Se até a metade o terror vai sendo desenvolvido de forma eficiente, com Elise entrando cada vez mais no “além”, a inserção dos dois caçadores de fantasmas, visto nos outros filmes, acaba dissipando qualquer tensão criada ao longo da projeção. Com uma tentativa falha de fazer comédia, os dois são desnecessários à trama, sendo utilizados apenas para criar barriga no roteiro. Outros personagens, que têm ligação direta com a protagonista, também aparecem no início do filme, mas são completamente esquecidos ao longo de Sobrenatural – A Origem, como a melhor amiga de Quinn ou seu vizinho. O pai da garota, interpretado por Dermot Mulroney, faz apenas o papel do incrédulo que demora 4o minutos para acreditar que algo de errado está acontecendo com sua filha.

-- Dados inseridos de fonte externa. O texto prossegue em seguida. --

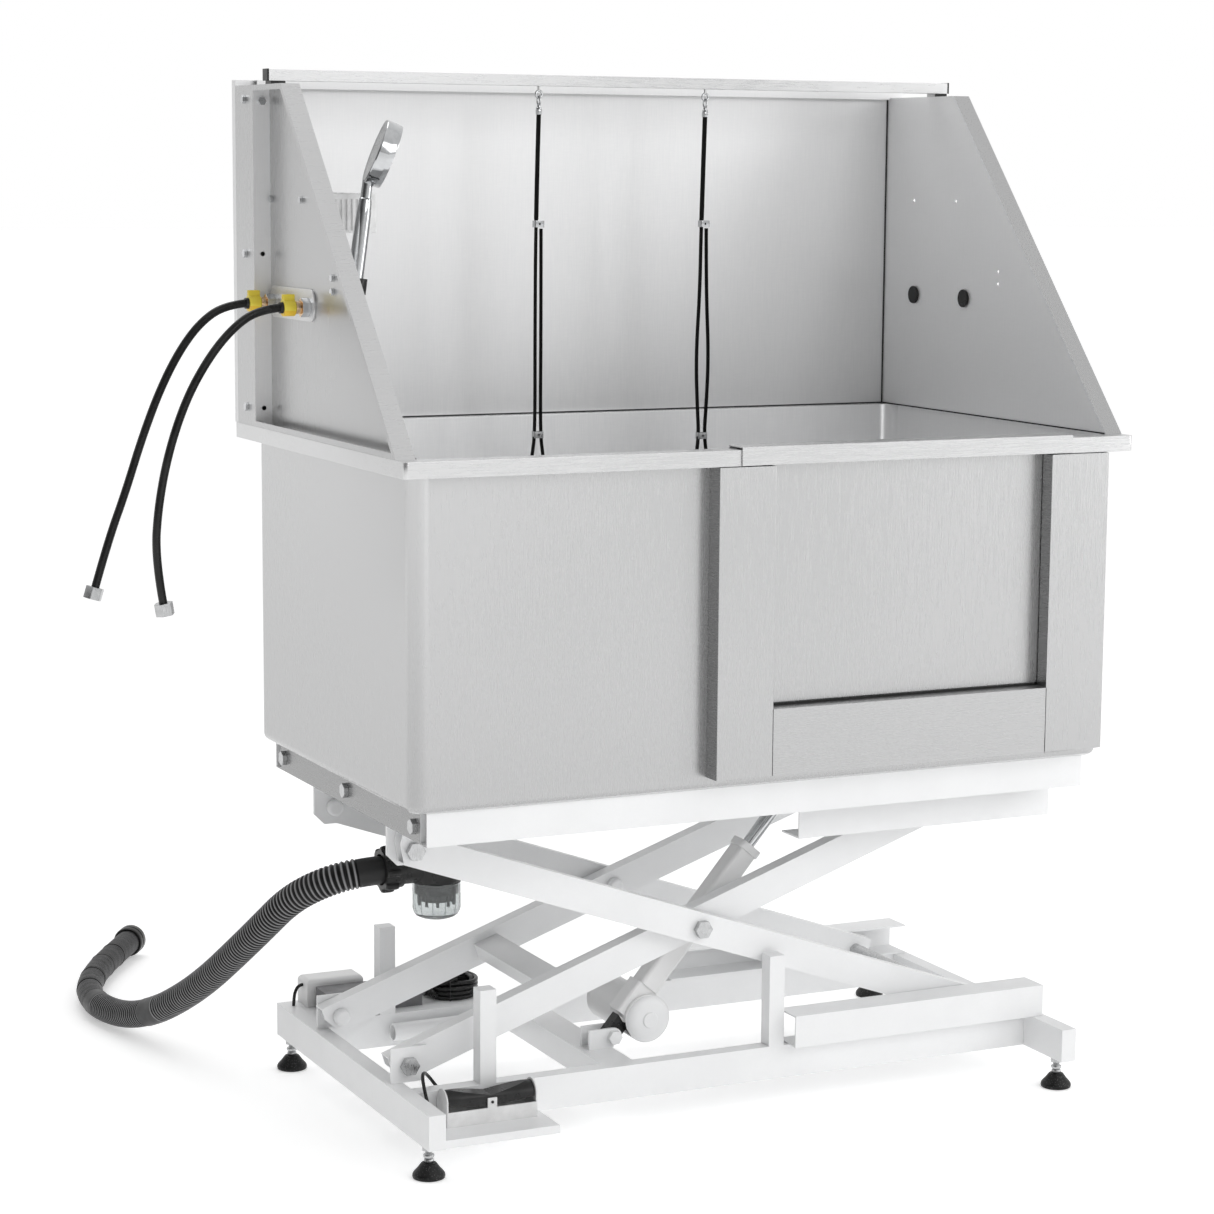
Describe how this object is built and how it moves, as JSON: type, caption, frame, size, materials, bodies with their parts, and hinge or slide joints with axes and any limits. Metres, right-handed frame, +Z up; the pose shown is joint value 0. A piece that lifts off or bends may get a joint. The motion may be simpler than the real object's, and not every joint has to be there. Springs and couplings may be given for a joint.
{
  "type": "pet bathtub",
  "caption": "Electric scissor-lift pet grooming bathtub in stainless steel, with splash panels, lift-out door, hand shower, leash loops, drain hose and foot pedal.",
  "frame": {"origin": "on the floor, below the middle of the object without its hoses and leads", "axes": "+X along the tub to the end away from the drain, +Y to the back, +Z up"},
  "size_m": [1.418, 1.4017, 1.513],
  "materials": {
    "frame_paint": "white powder coat",
    "stainless": "brushed stainless steel sheet",
    "zinc": "zinc-plated fasteners",
    "chrome": "polished chrome",
    "brass": "brass hose fittings",
    "black_rubber": "black rubber",
    "black_plastic": "black moulded plastic",
    "grey_plastic": "dark grey moulded plastic",
    "light_plastic": "light grey moulded plastic",
    "white_plastic": "white moulded plastic",
    "yellow_plastic": "yellow moulded plastic",
    "clear_plastic": "clear moulded plastic",
    "webbing": "black webbing"
  },
  "bodies": {
    "base": {"base_frame": "frame_paint", "lower_channels": "frame_paint", "base_pivot_bolts": "zinc", "pedal_base": "light_plastic", "foot_lock_nuts": "zinc", "control_box": "grey_plastic", "power_unit": "light_plastic", "mains_lead": "black_rubber", "mains_lead_coil": "black_rubber", "mains_plug": "black_plastic", "pedal_cable": "black_rubber", "power_cable": "black_rubber"},
    "inner_arms": {"inner_arms": "frame_paint", "upper_axle": "zinc"},
    "outer_arms": {"outer_arms": "frame_paint", "outer_arm_bolts": "zinc", "lower_axle": "zinc"},
    "lower_rollers": {"lower_rollers": "black_plastic"},
    "upper_rollers": {"upper_rollers": "black_plastic"},
    "actuator": {"actuator_motor": "light_plastic", "gear_housing": "light_plastic", "actuator_tube": "light_plastic"},
    "actuator_rod": {"actuator_rod": "chrome"},
    "platform": {"top_frame": "frame_paint", "upper_channels": "frame_paint", "tub_basin": "stainless", "drain_strainer": "stainless", "door_frame": "stainless", "door_seal": "black_rubber", "left_panel": "stainless", "right_panel": "stainless", "back_panel": "stainless", "top_rail": "stainless", "platform_bolts": "zinc", "hole_plugs": "black_rubber", "hair_trap_body": "black_plastic", "drain_union_nut": "black_plastic", "drain_hose": "black_plastic", "drain_hose_cuff": "black_plastic", "mixer_body": "chrome", "inlet_fittings": "chrome", "hose_clips": "yellow_plastic", "supply_hose_front": "black_rubber", "supply_hose_back": "black_rubber", "supply_nuts": "chrome", "shower_holder": "black_plastic", "shower_caddy": "white_plastic"},
    "door": {"door_panel": "stainless"},
    "hair_trap_bowl": {"hair_trap_bowl": "clear_plastic"},
    "mixer_lever": {"mixer_lever": "chrome"},
    "hand_shower": {"hand_shower": "chrome"},
    "loop_left": {"loop_left_fittings": "chrome", "loop_left_strap": "webbing"},
    "loop_right": {"loop_right_fittings": "chrome", "loop_right_strap": "webbing"},
    "pedal_rocker": {"pedal_rocker": "black_plastic"},
    "foot_front_left": {"foot_front_left": "black_rubber"},
    "foot_front_right": {"foot_front_right": "black_rubber"},
    "foot_back_left": {"foot_back_left": "black_rubber"},
    "foot_back_right": {"foot_back_right": "black_rubber"}
  },
  "joints": [
    {"name": "lift", "type": "hinge", "parent": "base", "child": "inner_arms", "pos_m": [-0.491, 0, 0.121], "axis": [0, -1, 0], "range_deg": [-12, 7]},
    {"name": "scissor_centre", "type": "hinge", "parent": "inner_arms", "child": "outer_arms", "pos_m": [-0.041, 0, 0.278], "axis": [0, -1, 0], "range_deg": [-14.5, 24.5]},
    {"name": "platform_pivot", "type": "hinge", "parent": "outer_arms", "child": "platform", "pos_m": [-0.491, 0, 0.435], "axis": [0, -1, 0], "range_deg": [-12.5, 7.5]},
    {"name": "lower_rollers", "type": "hinge", "parent": "outer_arms", "child": "lower_rollers", "pos_m": [0.409, 0, 0.121], "axis": [0, 1, 0], "continuous": true},
    {"name": "upper_rollers", "type": "hinge", "parent": "inner_arms", "child": "upper_rollers", "pos_m": [0.409, 0, 0.435], "axis": [0, 1, 0], "continuous": true},
    {"name": "actuator_tilt", "type": "hinge", "parent": "base", "child": "actuator", "pos_m": [-0.146, -0.085, 0.108], "axis": [0, -1, 0], "range_deg": [-17.8, 10.5]},
    {"name": "actuator_stroke", "type": "slide", "parent": "actuator", "child": "actuator_rod", "axis": [0.6494, 0, 0.7604], "range_m": [-0.1302, 0.0762]},
    {"name": "door_lift", "type": "slide", "parent": "platform", "child": "door", "axis": [0, 0, 1], "range_m": [0, 0.36]},
    {"name": "bowl_twist", "type": "hinge", "parent": "platform", "child": "hair_trap_bowl", "pos_m": [-0.387, 0, 0.32], "axis": [0, 0, 1], "range_deg": [0, 90]},
    {"name": "mixer_lever_turn", "type": "hinge", "parent": "platform", "child": "mixer_lever", "pos_m": [-0.48, 0.1575, 1.176], "axis": [1, 0, 0], "range_deg": [-50, 50]},
    {"name": "shower_lift_off", "type": "slide", "parent": "platform", "child": "hand_shower", "axis": [0.1392, 0, 0.9903], "range_m": [0, 0.15]},
    {"name": "loop_left_swing", "type": "hinge", "parent": "platform", "child": "loop_left", "pos_m": [-0.14, 0.196, 1.4826], "axis": [1, 0, 0], "range_deg": [-10, 9]},
    {"name": "loop_right_swing", "type": "hinge", "parent": "platform", "child": "loop_right", "pos_m": [0.14, 0.196, 1.4826], "axis": [1, 0, 0], "range_deg": [-10, 9]},
    {"name": "pedal_rock", "type": "hinge", "parent": "base", "child": "pedal_rocker", "pos_m": [-0.4035, -0.229, 0.084], "axis": [0, 1, 0], "range_deg": [-3, 3], "stiffness_Nm_per_rad": 2},
    {"name": "foot_front_left_screw", "type": "slide", "parent": "base", "child": "foot_front_left", "axis": [0, 0, 1], "range_m": [-0.008, 0.005]},
    {"name": "foot_front_right_screw", "type": "slide", "parent": "base", "child": "foot_front_right", "axis": [0, 0, 1], "range_m": [-0.008, 0.005]},
    {"name": "foot_back_left_screw", "type": "slide", "parent": "base", "child": "foot_back_left", "axis": [0, 0, 1], "range_m": [-0.008, 0.005]},
    {"name": "foot_back_right_screw", "type": "slide", "parent": "base", "child": "foot_back_right", "axis": [0, 0, 1], "range_m": [-0.008, 0.005]}
  ],
  "couplings": [
    {"joint": "scissor_centre", "follows": "lift", "ratio": -2},
    {"joint": "platform_pivot", "follows": "lift", "ratio": 1},
    {"joint": "actuator_tilt", "follows": "lift", "ratio": 1.45},
    {"joint": "actuator_stroke", "follows": "lift", "m_per_rad": 0.61879}
  ]
}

O resultado final é um longa que começa muito bem, com todas as qualidades presentes nas obras de Wan e respeitadas por Whannel, mas que vai perdendo sua força no final, com uma conclusão que parece chegar fácil demais. Na tentativa de suavizar a crescente tensão para depois chegar ao clímax, o diretor erra a mão com cenas mal executadas e descartáveis. Porém, graças ao talento de Lin Shaye e sua adorável Elise, Sobrenatural: A Origem vale a pena, seja por conseguir envolver seu público ainda ou mostrar fôlego para uma nova continuação, que certamente virá. Talvez o grande acerto, tanto de Sobrenatural quanto dos outros longas com a mão de Wan, seja essa sensação incômoda de que, embora todos os clichês estejam presentes, nós sempre sentiremos medo do escuro quando o filme termina.